BRIAN GRAY, Winterset: The son of Hall of Fame official Rich Gray was an early state wrestling tournament attendee and even qualified twice for the tournament himself for Interstate 35. Gray started officiating during his freshman year of college and was mentored by his father and longtime official John Monroe during a rapid rise. He received postseason assignments in his fourth and fifth seasons, then officiated the state tournament at age 26. Gray is working his 24th state tournament 17th state finals this week, along with 12 state dual team tournaments. He was also honored by IWCOA as state official of the year this year. A co-founder of the Central Iowa Wrestling Officials Association and served as president for seven years. Gray lives in Winterset with his girlfriend Tiffany and son Cody.




Brad Smith, Lisbon

The Iowa High School Athletic Association is honored to have coach Brad Smith, Iowa’s all-time dual meet wins leader and a 12-time state tournament team champion, lead the 2023 grand march ahead of Saturday night’s finals at Wells Fargo Arena.
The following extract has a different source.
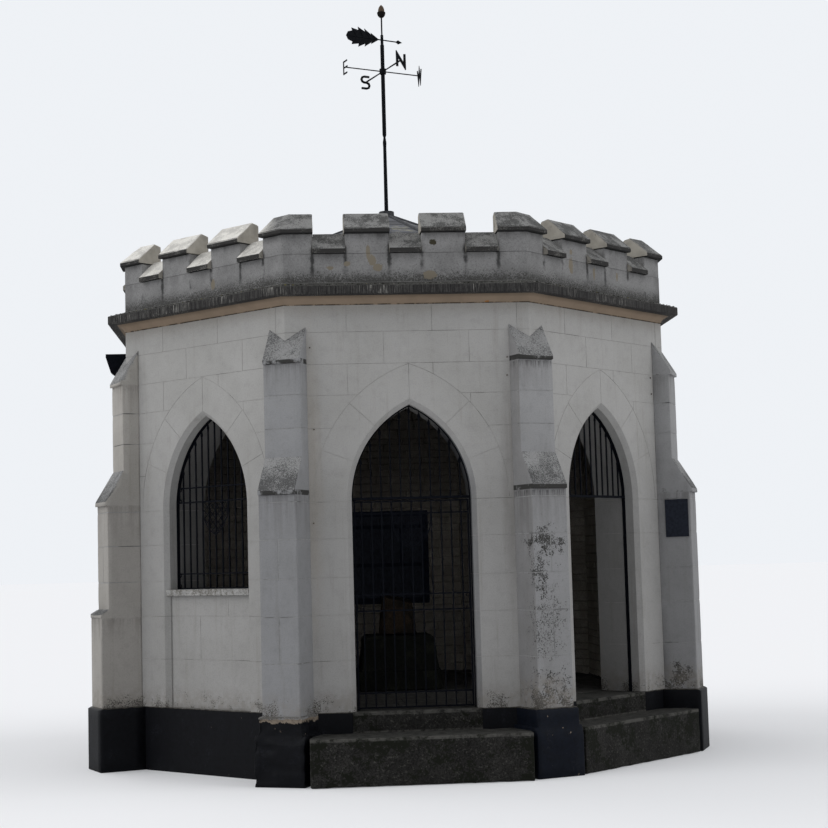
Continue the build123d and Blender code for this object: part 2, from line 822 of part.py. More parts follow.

Smith’s legendary coaching career has spanned 45 seasons at Lisbon and Iowa City, City High. The Illinois native holds numerous state records and cross 700 career dual meet victories this season, extending the top mark he set in 2020. Smith was a 2011 inductee to the IHSAA Wrestling Hall of Fame and has also received career honors from the Glen Brand Wrestling Hall of Fame and National Wrestling Hall of Fame.

Smith was a two-time state champion at John Hersey in Arlington Heights, Illinois in 1971 and 1972. He then went to wrestle for coaches Gary Kurdelmeier and Dan Gable at the University of Iowa, competing on NCAA championship teams in 1975 and 1976. Smith won an NCAA title of his own at 142 pounds in 1976.


He dove into coaching, taking the head job at Lisbon in 1978. Smith led the Lions for 13 seasons, then went to City High in 1991 and spent the next 21 seasons there. Now 11 seasons into his second stint at Lisbon, Smith has coached 63 individual state champions, 304 state qualifiers, and 174 place-winners. His teams have also won seven dual team titles and claimed 18 total state runner-up trophies. A two-time Iowa coach of the year and two-time National coach of the year, Smith has spent over 20 years on the Iowa coaching staff for the junior national freestyle teams.


Smith and his wife Connie have three sons – Jacob, Cody, Colton – and six grandchildren.


The IHSAA sincerely appreciates Smith’s contributions to Iowa high school athletics and wrestling in our state. The grand march will begin following Hall of Fame and awards ceremonies on Saturday night, and lead all place-winners into Wells Fargo Arena ahead of the 42 state championship matches.